If the primary issue cannot, however, be resolved except by a determination of the weight of conflicting evidence or questions of credit, the principles in Azzopardi remain as a reliable guide. It poses these questions:
– Which evidence has probative force?
– Where is the weight of the evidence?
– Is a finding of x reasonable in light of the answers to the first two questions?
The answers to these questions are not matters of rocket science. Intensive legal training is not a necessary pre-requisite to reaching the correct conclusions. While the first question has legal elements, it is not difficult for a non-lawyer to grasp that some evidence — eg, what someone who did not see an event says about it — may not have great probative value. While the second question involves value judgments, only a small proportion of cases involve factual disputes where the evidence is finely balanced. The third question will usually only be asked if something seems amiss after the first two have been asked.
Credibility assessments can sometimes be at the heart of tribunal decisions.9 Decision-makers called upon to make findings must strive to do so in a way which explains, in a logical manner, why one version has been preferred. The High Court has repeatedly said that findings must be rational, and logical.10
Recent cases show that credit findings must, if possible, rely upon something tangible than things like demeanour alone which should now, if possible, be avoided. Corroboration in some form is now, as it were, queen.
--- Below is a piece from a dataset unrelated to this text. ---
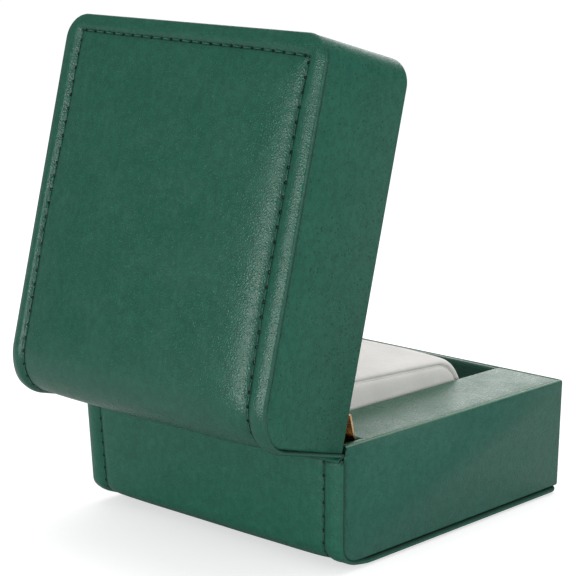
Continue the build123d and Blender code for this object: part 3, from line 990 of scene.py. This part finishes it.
def cushion_outline(count=170):
    """Points with outward directions round the side of the cushion, evenly spaced.

    Its five arcs, each with a centre, a radius and two angles, touch one another or are joined by straight
    runs. They are the front of the top, the nose, the lower front, the lower rear and the rear.
    """
    front_centre, front_radius, front_turn = Vector((-25.2, 34.1)), 16.7, 145
    nose_radius = 44.0
    nose_centre = front_centre + front_radius * heading(front_turn) - nose_radius * heading(front_turn)
    arcs = [
        (front_centre, front_radius, 92.5, front_turn),
        (nose_centre, nose_radius, front_turn, 180),
        ((nose_centre.x - 32.0, nose_centre.y), 12.0, 180, 270),
        ((29.1, nose_centre.y + 2.0), 14.0, 270, 360),
        ((23.1, 32.9), 20.0, 360, 452.5),
    ]
    steps = 60
    dense = []
    for centre, radius, first, last in arcs:
        for step in range(steps + 1):
            dense.append(Vector(centre) + radius * heading(first + (last - first) * step / steps))
    dense.append(dense[0])
    lengths = [0.0]
    for here, there in zip(dense, dense[1:]):
        lengths.append(lengths[-1] + (there - here).length)
    points, after = [], 1
    for step in range(count):
        target = lengths[-1] * step / count
        while lengths[after] < target:
            after += 1
        share = (target - lengths[after - 1]) / max(1e-6, lengths[after] - lengths[after - 1])
        points.append(dense[after - 1].lerp(dense[after], share))
    outward = []
    for index, point in enumerate(points):
        tangent = points[(index + 1) % count] - points[index - 1]
        outward.append(Vector((tangent.y, -tangent.x)).normalized())
    return points, outward


def cushion_block(name, material, section, crown, shrink=0.0):
    """Closed cushion. The section lists how far inside the outline and how far across each ring is.

    The band is crowned over its width and sags a little on top. The seams pucker, most at the front.
    """
    points, outward = cushion_outline()
    point_gap, seam_inset, seam_width = 1.5, 2.3, 1.1
    rings = section + [(inset, -x) for inset, x in reversed(section) if x]
    bm = bmesh.new()
    bmesh.ops.create_grid(bm, x_segments=len(rings) - 1, y_segments=len(points), size=0.5)
    for vert in bm.verts:
        inset, x = rings[round((vert.co.x + 0.5) * (len(rings) - 1))]
        index = round((vert.co.y + 0.5) * len(points)) % len(points)
        point, out, length = points[index], outward[index], index * point_gap
        top = smooth(-0.2, 0.8, out.y)
        rise = crown * (0.35 + 0.65 * top) * max(0.0, 1 - (x / CUSHION_BAND_HALF) ** 2)
        on_band = abs(x) < CUSHION_SEAM_FROM
        sag = 0.1 * ripple(x / 13, length / 17, 2.0) * top * on_band
        seam = 0.0 if on_band else math.exp(-(((inset - seam_inset) / seam_width) ** 2))
        tight = 0.25 + 0.75 * smooth(0.1, 0.6, -out.x) * top
        drawn = 0.3 * seam * tight * (ripple(length / 1.7, 1.0 if x < 0 else 5.0, 3.0) - 0.2)
        place = point + out * (rise + sag + drawn - inset - shrink)
        vert.co = (x * (1 - shrink / CUSHION_HALF) + math.copysign(0.6 * drawn, x), place.x, place.y)
    bmesh.ops.remove_doubles(bm, verts=bm.verts, dist=0.001)
    bmesh.ops.holes_fill(bm, edges=[edge for edge in bm.edges if edge.is_boundary], sides=0)
    return finish_piece(bm, name, "cushion", material, levels=0 if shrink else 1)


def cushion():
    """Cover of the cushion: a band that rolls over to a seam at each side panel, and the foam in it."""
    side_panel = [(9.0, -25.75), (5.5, -25.75), (3.9, -25.6), (3.3, -25.3), (3.0, -24.75), (2.8, -24.4)]
    rolled_edge = [(2.6, -24.6), (2.3, -25.2), (1.85, -25.45), (1.3, -25.4), (0.75, -25.05), (0.35, -24.5)]
    band = [(0.1, -23.8), (0.0, -22.8), *((0.0, x) for x in (-19.5, -15.0, -10.0, -5.0, 0.0))]
    crown, section = 0.8, side_panel + rolled_edge + band
    cover = cushion_block("cushion_cover", ivory, section, crown)
    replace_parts(cover, "cushion_band", "cushion_panel_left", "cushion_panel_right")
    core = [(9.0, -24.9), (3.0, -24.6), (1.0, -24.0), (0.0, -22.5), (0.0, -15.0), (0.0, -7.0), (0.0, 0.0)]
    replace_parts(cushion_block("cushion_foam", foam, core, crown, shrink=0.9), "cushion_core")


def lid_panel():
    """Padded panel under the top of the lid, fuller in its middle."""
    panel = pad(
        "lid_inner_panel",
        x_range=(-46.0, 46.0),
        y_range=(-54.0, 45.6),
        edges=(2.0, 2.0, 2.0, 2.0),
        top=74.9,
        segments=(36, 40),
        material=ivory,
        sink=4.5,
        body="lid",
        crown=1.6,
        up=-1,
    )
    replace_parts(panel, "lid_inner_pad")


rims()
lid_panel()
cushion()


def hinge_fold():
    """The leathercloth between the two halves of the wrap, tucked in while the lid is open."""
    bm = bmesh.new()
    half_width = 54.2
    path = [
        (61.9, 37.2),
        (62.2, 38.0),
        (61.9, 38.5),
        (61.45, 38.85),
        (61.5, 39.2),
        (61.9, 39.3),
        (62.2, 39.6),
    ]
    bmesh.ops.create_grid(bm, x_segments=44, y_segments=len(path) - 1, size=0.5)
    for vert in bm.verts:
        y, z = path[round((vert.co.y + 0.5) * (len(path) - 1))]
        x = vert.co.x * 2 * half_width
        leans = 1 - smooth(38.0, 39.2, z)
        vert.co = (x, y + base_lean(x, z) * leans, z)
    piece = finish_piece(bm, "hinge_fold_leather", None, fold_green, levels=1)
    add_thickness(piece, 0.5, 0.0)
    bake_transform(piece)
    return piece


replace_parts(hinge_fold(), "hinge_fold")


# Floor, light and camera


def stage_floor():
    """Pale floor. The camera sees it white, with the shadow of the object on it."""
    half_size, grey, glow = 12.0, 0.66, 0.6
    bm = bmesh.new()
    bmesh.ops.create_grid(bm, x_segments=1, y_segments=1, size=half_size)
    mesh = bpy.data.meshes.new("floor")
    bm.to_mesh(mesh)
    bm.free()
    floor = bpy.data.objects.new("floor", mesh)
    bpy.context.scene.collection.objects.link(floor)
    finish = Finish("pale floor", 0.9, specular=0.0)
    finish.paint((grey, grey, grey))
    seen = finish.node("LightPath", output="Is Camera Ray")
    finish.shader.inputs["Emission Color"].default_value = (1, 1, 1, 1)
    feed(finish.tree, finish.shader.inputs["Emission Strength"], seen * glow)
    mesh.materials.append(finish.material)


def world_light():
    """White backdrop that lights the object more dimly, with soft windows that only reflections show.

    The front window gives the sides and rims their gloss. The three small ones behind, one over the
    other, give the lid its sheen.
    """
    ambient, mirrored_wall = 0.62, 0.20
    front_window, front_brightness = ((0.60, -0.76, 0.26), 0.88, 0.985), 2.3
    rear_heights_and_brightness = ((0.14, 2.2), (0.23, 3.0), (0.32, 4.4))
    world = bpy.data.worlds.new("studio")
    bpy.context.scene.world = world
    world.use_nodes = True
    tree = world.node_tree
    background = tree.nodes["Background"]
    direction = tree.nodes.new("ShaderNodeTexCoord").outputs["Generated"]
    path = tree.nodes.new("ShaderNodeLightPath")
    seen, mirrored = Value(tree, path.outputs["Is Camera Ray"]), Value(tree, path.outputs["Is Glossy Ray"])

    def window(towards, low, high):
        """How far a direction lies in a soft round window, by the cosine of its angle from the middle."""
        facing = tree.nodes.new("ShaderNodeVectorMath")
        facing.operation = "DOT_PRODUCT"
        tree.links.new(direction, facing.inputs[0])
        facing.inputs[1].default_value = Vector(towards).normalized()
        share = tree.nodes.new("ShaderNodeMapRange")
        share.interpolation_type = "SMOOTHSTEP"
        for slot, item in zip(share.inputs, (Value(tree, facing.outputs["Value"]), low, high, 0.0, 1.0)):
            feed(tree, slot, item)
        return Value(tree, share.outputs[0])

    glow = window(*front_window) * front_brightness
    for height, brightness in rear_heights_and_brightness:
        glow = glow + window((0.20, 0.95, height), 0.991, 0.999) * brightness
    strength = seen * (1 - ambient) + ambient + mirrored * (glow - (ambient - mirrored_wall))
    feed(tree, background.inputs["Strength"], strength)
    background.inputs["Color"].default_value = (1, 1, 1, 1)


def soft_light(name, place, target, size, power):
    lamp = bpy.data.lights.new(name, "AREA")
    lamp.shape, lamp.size, lamp.size_y = "RECTANGLE", size[0], size[1]
    lamp.energy = power
    light = bpy.data.objects.new(name, lamp)
    light.location = place
    light.rotation_euler = (Vector(target) - Vector(place)).to_track_quat("-Z", "Y").to_euler()
    bpy.context.scene.collection.objects.link(light)


stage_floor()
world_light()
soft_light("top softbox", (0.1, -0.2, 1.2), (0, 0, 0.08), (1.2, 1.0), 5.0)
soft_light("side softbox", (-1.3, 0.1, 0.35), (0, 0, 0.05), (0.9, 0.6), 3.8)
soft_light("rear softbox", (-0.1, 1.2, 0.16), (0, 0, 0.06), (0.7, 0.28), 5.6)

camera_data = bpy.data.cameras.new("camera")
camera_data.lens, camera_data.sensor_width = 122.68, 36.0
camera_data.clip_start, camera_data.clip_end = 0.05, 40.0
camera = bpy.data.objects.new("camera", camera_data)
camera.location = (-0.420855, 0.522512, 0.211186)
camera.rotation_mode = "QUATERNION"
camera.rotation_quaternion = (-0.2760022, -0.2108223, 0.5969979, 0.7231668)
bpy.context.scene.collection.objects.link(camera)
bpy.context.scene.camera = camera
bpy.context.scene.view_settings.view_transform = "Standard"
If one party’s or witnesses’ version is to be preferred, you must say why.11 It is not sufficient just to set out one party’s version and evidence, and then the other party’s and then simply assert that having seen or heard or considered them, the decision is in favour of one or the other.12
Adequate reasons require, again, that the unsuccessful or disbelieved party can see why you have not accepted their factual contentions. Appeal courts and tribunals can and will interfere if the basis of factual findings is not apparent.13
I acknowledge, again, that in the kinds of matters falling to be determined by administrative decision-makers there is sometimes limited scope, or sparse material, upon which to make these decisions. The cases, especially the decisions of the High Court in the past two decades, probably add to your burdens: in particular, if you are confronted with a decision in which credit or factual findings are critical and you do not have sufficient material to make them, an obligation may arise to alert the parties to the problem and invite them to make further submissions, or present further evidence.
Justice Alan Wilson
Footnotes
- Provisions which had their genesis in s 28 of the Administrative Appeals Tribunal Act 1975 (Cth).
- QCAT Act s 158.
- Ibid 159.
- Ibid 160.
- Ibid 21(2).
- Rashid v Minister for Immigration [2007] FCAFC 25 at [18] per Heerey, Stone and Edmonds JJ.
- Commission for Children and Young People and Child Guardian Act 2000 (Qld).
- This is the classic test first set out by Glass J in Azzopardi v Tasman UEB Industries (1985) 4 NSWLR 139 at 155-6.
- Applicant NAFF of 2002 v Minister for Immigration (2004) 221 CLR 1, at 26.
- Re Minister for Immigration and Multicultural Affairs; Ex parte Applicant S20/2002 (2003) 198 ALR 59; Minister for Immigration and Multicultural and Indigenous Affairs v SGLB (2004) 207 ALR 12.
- Sir Harry Gibbs, ‘Judgment Writing’ (1993) 67 ALJ 494 at 497.
- Goodrich Aerospace v Arsic (2006) 66 NSWLR 186 at [28] per Ipp J.
- Fox v Percy (2003) 214 CLR 118; CSR Limited v Della Maddalena (2006) 80 ALJR 458 at 465.